In the UK there are two well-known naturists. The first being, Billy Connolly, the famous and profanity-laden comedian. His naturism has seen him on television doing naked bungee jumps or running into the sea and attracting millions watching with understanding smiles on their faces. It fits in with his cheeky and outlandish persona.
The other is Stephen Gough, the ex-Royal marine known as the Naked Rambler. In 2004 and 2006 he completed a walk from Lands End to John O' Groats wearing just boots, socks, a rucksack and a hat, being arrested on the trips but always released shortly afterwards. He was arrested after a flight in 2006 when he didn't get dressed and was given a seven-month jail term, which was increased to ten when he appeared in court au-naturel. Stephen Gough spent most of the next six years in and out of prison, for wanting to walk around the countryside with nothing on. He was released in July 2012, only to be re-arrested three days later, just weeks before the start of the London 2012.

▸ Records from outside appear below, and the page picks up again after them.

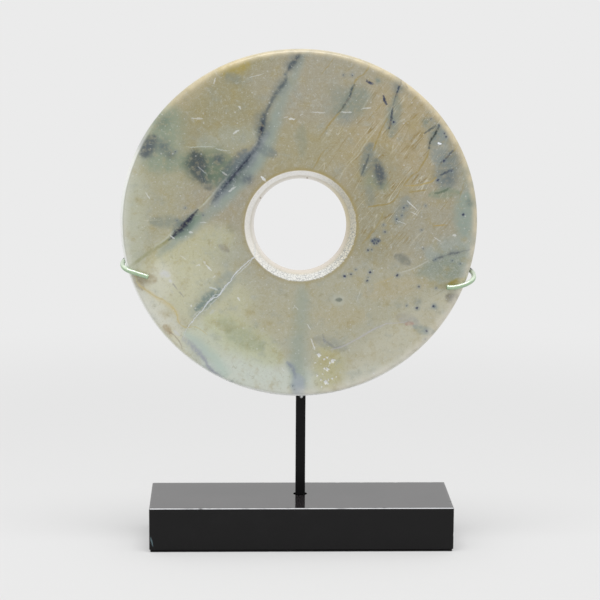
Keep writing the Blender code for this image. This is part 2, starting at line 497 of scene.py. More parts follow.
def tidy_shell(obj: bpy.types.Object, reach: float = 1e-5) -> None:
    """Merge double vertices and turn the faces outwards."""
    edit(obj)
    bpy.ops.mesh.select_all(action='SELECT')
    bpy.ops.mesh.remove_doubles(threshold=reach)
    bpy.ops.mesh.normals_make_consistent(inside=False)
    done()


def reshape(obj: bpy.types.Object, move: Callable[[Vector, Vector], Vector]) -> None:
    """Move every vertex by a rule.

    Args:
        obj: The object.
        move: Takes a vertex's place and normal and gives its new place.
    """
    before = [(vertex.co.copy(), vertex.normal.copy()) for vertex in obj.data.vertices]
    after = [channel for place, normal in before for channel in move(place, normal)]
    obj.data.vertices.foreach_set("co", after)
    obj.data.update()


def hold_number(obj: bpy.types.Object, name: str, numbers: Iterable[float]) -> None:
    """Store one number for each vertex, for the material to read."""
    stored = obj.data.attributes.new(name, 'FLOAT', 'POINT')
    stored.data.foreach_set("value", list(numbers))


def ease(value: float, start: float, end: float) -> float:
    """Go smoothly from 0 to 1 while a value goes from start to end."""
    share = min(max((value - start) / (end - start), 0.0), 1.0)
    return share * share * (3 - 2 * share)


def seat(piece: bpy.types.Object, finish: bpy.types.Material, slot: str, *nodes: str) -> None:
    """Give a piece its material and body, and hide the imported nodes that it stands for.

    Args:
        piece: The finished piece.
        finish: Its material.
        slot: Not used.
        nodes: The CAD nodes that it replaces.
    """
    piece.data.materials.clear()
    piece.data.materials.append(finish)
    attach(piece, BODY)
    if nodes:
        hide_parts(*nodes)
    log.info("%s: %d faces", piece.name, len(piece.data.polygons))


# What shows in the stone, at places in millimetres from the hole's middle

@dataclass(frozen=True)
class Patch:
    """A soft-edged oval of colour in the stone, or a thin crisp one for a scratch.

    Args:
        x: Its middle, to the right.
        z: Its middle, upwards.
        across: Half its width before it is turned.
        up: Half its height before it is turned.
        colour: How it looks on the screen.
        strength: How much of it covers what is below.
        turn: Degrees that it is turned, anticlockwise.
        core: Share of its reach that has its full strength.
    """

    x: float
    z: float
    across: float
    up: float
    colour: Colour
    strength: float
    turn: float = 0.0
    core: float = 0.0

    # The ratio of width to height past which an oval is laid as a circle, and how far a soft one spreads
    ROUND_ENOUGH = 0.85
    SPREAD = 1.5

    def lay(self, graph: Graph, sheet: Value, below: Feed) -> Value:
        """Lay the patch over a colour.

        Args:
            graph: The material's nodes.
            sheet: Places on the stone's face.
            below: The colour under it.

        Returns:
            The new colour.
        """
        soft = self.core == 0.0
        spread = self.SPREAD if soft else 1.0
        peak = math.sqrt(self.strength) if soft else self.strength
        longer = max(self.across, self.up) * spread
        shorter = min(self.across, self.up) * spread
        middle = Vector((self.x, self.z, 0.0))
        if shorter > self.ROUND_ENOUGH * longer:
            radius = (longer + shorter) / 2
            away = graph.measure('DISTANCE', sheet, middle)
            share = away.fade(radius * self.core, radius, peak, 0.0)
        else:
            turn = math.radians(self.turn + (90 if self.up > self.across else 0))
            focus = math.sqrt(longer * longer - shorter * shorter)
            step = Vector((math.cos(turn), math.sin(turn), 0.0)) * focus
            away = graph.measure('DISTANCE', sheet, middle + step)
            away = away + graph.measure('DISTANCE', sheet, middle - step)
            inside = 2 * (focus + self.core * self.core * (longer - focus))
            share = away.fade(inside, 2 * longer, peak, 0.0)
        return graph.mix(below, lit(self.colour), share * share if soft else share)


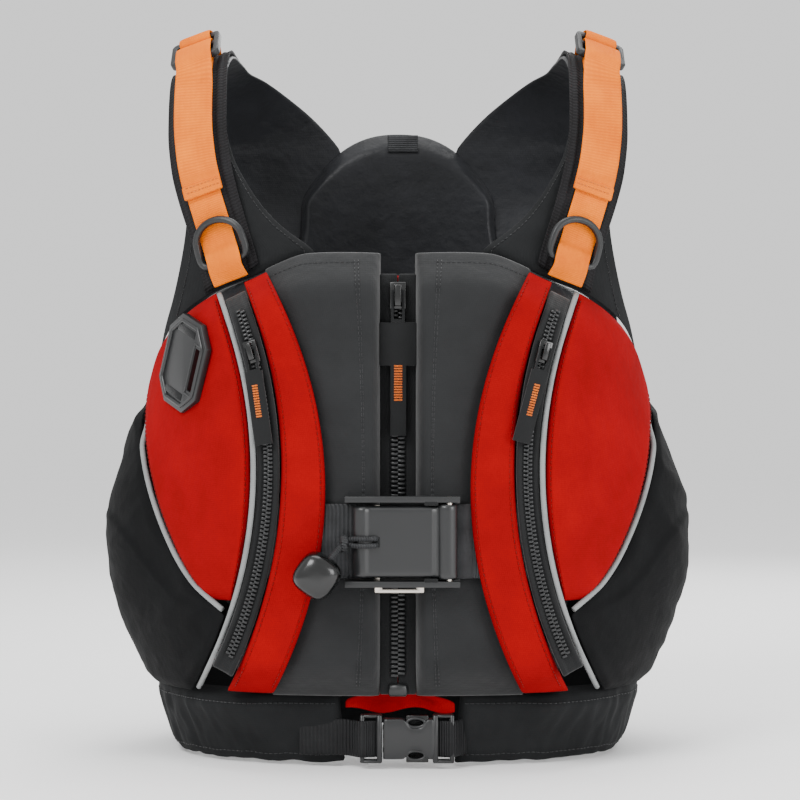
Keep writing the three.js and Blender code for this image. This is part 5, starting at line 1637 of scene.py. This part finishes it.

In the original Greek Olympic Games, the forerunner to our modern sporting spectacle, the athletes competed with nothing on. Did anyone else notice the hypocritical parallelism? Indeed, swimsuits slow down the athlete; I wonder how fast Becky Adlington would be without her clothes on?
So, the point of these little ramblings is to highlight to you, as I did to my wife, that going without clothes was not a “new” phenomenon and it was something that had been practised by scores of people throughout history. It is just modern-day “morals” that has equated nudity with sex but this was short-sighted and wrong. Naturism was pure and innocent.